Perhaps the ultimate queen of fragrant flowers is Gardenia – not all varieties will tolerate our wet, cold winters but we do have several hardy cultivars that thrive in our area (although unfortunately not so much in coastal conditions). A word of caution here, Gardenias are not to be considered low-maintenance plants – in fact they are more like plant divas, high-maintenance & demanding but rewarding us with amazing flowers whose scent can practically transport one to another time & place (totally worth it)! One may not want to landscape their entire garden with plant divas however a few select plants strategically placed throughout the garden for greatest effect adds much to the overall aesthetic. The potent aroma from gardenias is the sweet payoff for attending to their specific needs.
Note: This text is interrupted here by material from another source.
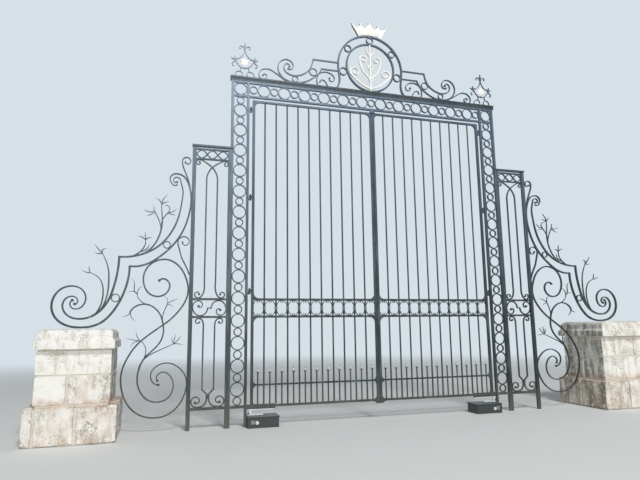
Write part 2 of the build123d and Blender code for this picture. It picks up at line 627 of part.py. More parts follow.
# Coronet with five points, standing on the outer circle
brim = hub + outer_ring
edge = [(-186, brim - 60), (-256, brim + 70), (-306, brim + 148), (-306, brim + 182)]
edge += [(-244, brim + 128), (-196, brim + 128), (-158, brim + 188), (-120, brim + 128)]
edge += [(-66, brim + 128), (0, brim + 220)]
edge += [(-x, z) for x, z in reversed(edge[:-1])]
coronet = make_face(Polyline(*edge, close=True))
for x, z in ((-304, 190), (-158, 196), (0, 232), (158, 196), (304, 190)):
    coronet = coronet + disc(x, brim + z, 20)
coronet = coronet - disc(0, hub, outer_ring + 0.3)
save(upright(coronet, 45), "crest_coronet")

# Emblem in the inner circle, a scrolled tree
def twin(points, bar, tip=None, eye=0):
    return [ribbon(crest(points), bar, tip, eye), ribbon(crest(points, -1), bar, tip, eye)]


emblem = [annulus(0, hub + 10, 46, 14), annulus(0, hub - 200, 36, 12)]
lower = [(-6, 60), (-90, 88), (-190, 146), (-290, 232), (-352, 330)] + coil(-262, 322, 84, 26, 140, -150)
upper = [(-6, 236), (-80, 300), (-150, 400), (-182, 520)] + coil(-112, 560, 72, 22, 175, -130)
leaflet = [(-4, 640), (-52, 704), (-60, 776)]
emblem += twin(lower, 24, 16, 20) + twin(upper, 22, 15, 18) + twin(leaflet, 20, 6)
emblem = (joined(emblem) & disc(0, hub, inner_ring - ring_bar - 0.3)) + mortise
save(upright(emblem, 24), "crest_emblem")

# Scrolls and double bars beside the medallion
hook = [(-985, 438), (-1000, 366), (-1022, 302), (-1064, 236), (-1122, 184), (-1200, 143)]
hook += [(-1285, 122), (-1375, 135), (-1440, 176), (-1466, 236), (-1455, 285), (-1420, 312)]
hook += [(-1385, 300), (-1375, 272)]
great = [(-845, 296), (-880, 226), (-950, 151), (-1050, 76), (-1160, 26), (-1300, 8), (-1420, 32)]
great += [(-1510, 96), (-1560, 196), (-1548, 296), (-1490, 361), (-1410, 381), (-1340, 346)]
great += [(-1315, 286), (-1325, 245), (-1355, 222), (-1390, 228)]
tail = [(-1430, 28), (-1520, 76), (-1610, 136), (-1690, 176), (-1770, 178), (-1835, 141)]
tail += [(-1862, 76), (-1840, 17), (-1790, 4), (-1745, 31), (-1740, 71), (-1770, 91), (-1795, 71)]
arc = [(-897, -8), (-925, 56), (-922, 136), (-884, 208), (-810, 246), (-730, 246), (-660, 211)]
arc += [(-630, 151), (-655, 106), (-700, 106), (-712, 151)]
sprig = [(-722, -8), (-765, 51), (-805, 101), (-855, 106), (-872, 71)]
side = [
    ribbon(crest(hook), 20, 12, 18),
    ribbon(crest(great), 20, 12, 18),
    ribbon(crest(tail), 16, 9, 16),
    ribbon(crest(arc), 16, 9, 16),
    ribbon(crest(sprig), 14, 9, 14),
    annulus(-986, CORNICE_TOP + 223, 65, 12),
    annulus(-1283, CORNICE_TOP + 66, 51, 12),
    panel(-995, -540, CORNICE_TOP + 431, CORNICE_TOP + 451),
    panel(-855, -540, CORNICE_TOP + 286, CORNICE_TOP + 306),
]
side = (joined(side) & over) - disc(0, hub, outer_ring + 0.3) - ribbon(crest(flare), ring_bar + 0.6)
both(upright(side, 26), "crest_scrolls")

# Corner finials on the cornice, each round a star
def finial(points, way=1):
    return [(-FINIAL_X + way * x, CORNICE_TOP + z) for x, z in points]


strokes = [
    ([(-4, 466), (12, 406), (45, 340), (90, 300), (156, 278)], 12, 9),
    ([(92, 88), (120, 78), (142, 48), (150, -8)], 11, 11),
    ([(92, 88), (62, 84), (38, 60), (34, 32), (50, 20)], 11, 7),
    ([(72, 166), (62, 130), (72, 92)], 11, 11),
    ([(146, 252), (172, 228), (196, 196), (184, 172), (164, 178)], 13, 8),
    ([(146, 268), (176, 280), (208, 300)], 16, 6),
    ([(150, 268), (158, 304), (156, 342)], 20, 5),
    ([(150, 272), (132, 292), (108, 300)], 14, 5),
    ([(0, 474), (34, 500), (64, 506), (84, 488), (78, 466), (62, 470)], 13, 8),
]
lines = []
for points, bar, tip in strokes:
    lines.append(ribbon(finial(points), bar, tip))
    lines.append(ribbon(finial(points, -1), bar, tip))
dish = [(-152, 284), (-126, 232), (-84, 176), (-40, 150), (0, 142), (40, 150), (84, 176)]
dish += [(126, 232), (152, 284)]
lines.append(ribbon(finial(dish), 12))
lines.append(ribbon(finial([(0, 450), (0, 500), (0, 576)]), 26, 4))
lines.append(Pos(-FINIAL_X, CORNICE_TOP + 470) * Circle(20))
star_z = CORNICE_TOP + 244
star_foot = star_z - 78
lines.append(panel(-FINIAL_X - 6, -FINIAL_X + 6, CORNICE_TOP + 138, star_foot))
star = []
for i in range(12):
    a = math.radians(30 * i + 90)
    r = 50 if i % 2 else 86
    star.append((-FINIAL_X + r * math.cos(a), star_z + r * math.sin(a)))
star = make_face(Polyline(*star, close=True))
star = star - panel(-FINIAL_X - 50, -FINIAL_X + 50, star_foot - 60, star_foot)
both(upright(joined(lines) & over, 18), "finial")
both(upright(star, 22), "finial_star")

# Piers
plinth = block(-PIER_X - PLINTH_HALF, -PIER_X + PLINTH_HALF, 0, PLINTH_TOP, PIER_DEEP + 200)
both(plinth, "pier_plinth")
for name, lift in (("left_", 0), ("right_", RIGHT_LIFT)):
    shaft = block(-PIER_X - SHAFT_HALF, -PIER_X + SHAFT_HALF, PLINTH_TOP, SHAFT_TOP + lift, PIER_DEEP)
    slab_low = SHAFT_TOP + lift
    slab_top = slab_low + CAP_SLAB
    slab = block(-PIER_X - CAP_HALF, -PIER_X + CAP_HALF, slab_low, slab_top, PIER_DEEP + 160)
    crown_half = CAP_HALF - 32
    crown_top = PIER_TOP + lift
    crown = block(-PIER_X - crown_half, -PIER_X + crown_half, slab_top - 20, crown_top, PIER_DEEP + 96)
    crown = fillet(crown.edges().group_by(Axis.Z)[-1], 60)
    cap = fillet(slab.edges().group_by(Axis.Z)[-1], 14) + crown
    if lift:
        shaft = other(shaft)
        cap = other(cap)
    save(shaft, name + "pier_shaft")
    save(cap, name + "pier_cap")
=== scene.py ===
import json
import math

import bpy
from mathutils import Matrix, Vector


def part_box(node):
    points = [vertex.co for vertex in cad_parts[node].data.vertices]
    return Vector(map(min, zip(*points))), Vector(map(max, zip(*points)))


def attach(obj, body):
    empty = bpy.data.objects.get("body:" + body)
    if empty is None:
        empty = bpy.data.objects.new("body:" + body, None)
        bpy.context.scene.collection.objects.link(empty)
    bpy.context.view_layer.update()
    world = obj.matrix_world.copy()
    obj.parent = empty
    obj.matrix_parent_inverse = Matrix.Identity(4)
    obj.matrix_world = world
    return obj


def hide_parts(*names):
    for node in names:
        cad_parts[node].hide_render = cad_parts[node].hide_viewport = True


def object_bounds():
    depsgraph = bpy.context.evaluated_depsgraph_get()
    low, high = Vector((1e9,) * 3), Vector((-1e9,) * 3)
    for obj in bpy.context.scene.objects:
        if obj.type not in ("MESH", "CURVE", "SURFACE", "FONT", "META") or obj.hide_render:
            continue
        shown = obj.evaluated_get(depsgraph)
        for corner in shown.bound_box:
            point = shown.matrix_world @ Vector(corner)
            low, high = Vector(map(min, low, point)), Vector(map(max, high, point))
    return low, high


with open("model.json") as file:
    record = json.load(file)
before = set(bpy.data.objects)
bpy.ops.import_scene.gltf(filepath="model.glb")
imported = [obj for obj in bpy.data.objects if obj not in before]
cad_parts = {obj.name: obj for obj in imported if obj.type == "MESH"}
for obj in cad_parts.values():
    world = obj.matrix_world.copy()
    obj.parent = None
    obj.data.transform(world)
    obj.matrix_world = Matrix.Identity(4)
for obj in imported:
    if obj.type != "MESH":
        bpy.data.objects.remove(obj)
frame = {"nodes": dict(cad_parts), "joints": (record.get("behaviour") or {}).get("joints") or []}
nodes = frame["nodes"]
cadLow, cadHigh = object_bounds()
middle = (cadLow.x + cadHigh.x) / 2  # where the two leaves meet
axes = {joint["child"]: Vector(joint["pos_m"]) for joint in frame["joints"]}
inward = {"left": 1, "right": -1}  # the way along x from each side to the middle
tiny = 0.001  # metres: what is nearer than this is in the same place
print("gate loaded,", len(nodes), "nodes")


# Shared tools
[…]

Ideally plants should receive at least 4-6 hours of sunlight but be protected from the hottest afternoon sun to help flowers last longest. A location that is slightly sheltered from high winds and extreme temperatures will help the plant during winter months as will well-draining soil; occasional winter protection will especially benefit young, newly planted gardenias or those grown in containers. Weather grown in the ground or in a container, Gardenia plants prefer acidic soil and consistent watering and will likely drop flower buds and/or develop yellow leaves if these conditions are not met. We suggest planting with our Acid Planting mix and feeding regularly with a fertilizer formulated for acid-loving plants such as a Rhododendron/Azalea food. Two popular cultivars are ‘Kleim’s Hardy’ and ‘Frost Proof’; the former is a semi-dwarf selection (2-3 feet) with a single-petal style flower and the later grows a little larger (3-4 feet) with fully double blossoms.

Star Jasmines

Another of our favorite fragrant flowers is Star Jasmine (Trachleospermum jasminoides); although it is usually grown as a climbing vine it needs much less “support” from you than the gardenia above. Star jasmine is one of only a few evergreen vines for our climate and has a long blooming season, often flowering from early June through late August. Best flower performance comes from full sun conditions but the plant does quite well in part shade to shade and is relatively drought tolerant once established. Newly planted jasmine will benefit from some winter protection during its first few years and even mature plants can occasionally show a little damage after a hard winter but quickly recover with some TLC (a light, all-purpose fertilizer application in April and again in June will keep most plants looking great). Either grown as a screen, for vertical accent in the garden or in containers jasmine’s fragrance travels through windows and fills entire areas with its sweet, almost tropical aroma. The glossy, dark green leaves are enhanced by white flower clusters that are often visited by hummingbirds; an un-pruned plant may easily reach 10 feet long or more in just a few years (however plants can be pruned to maintain smaller size).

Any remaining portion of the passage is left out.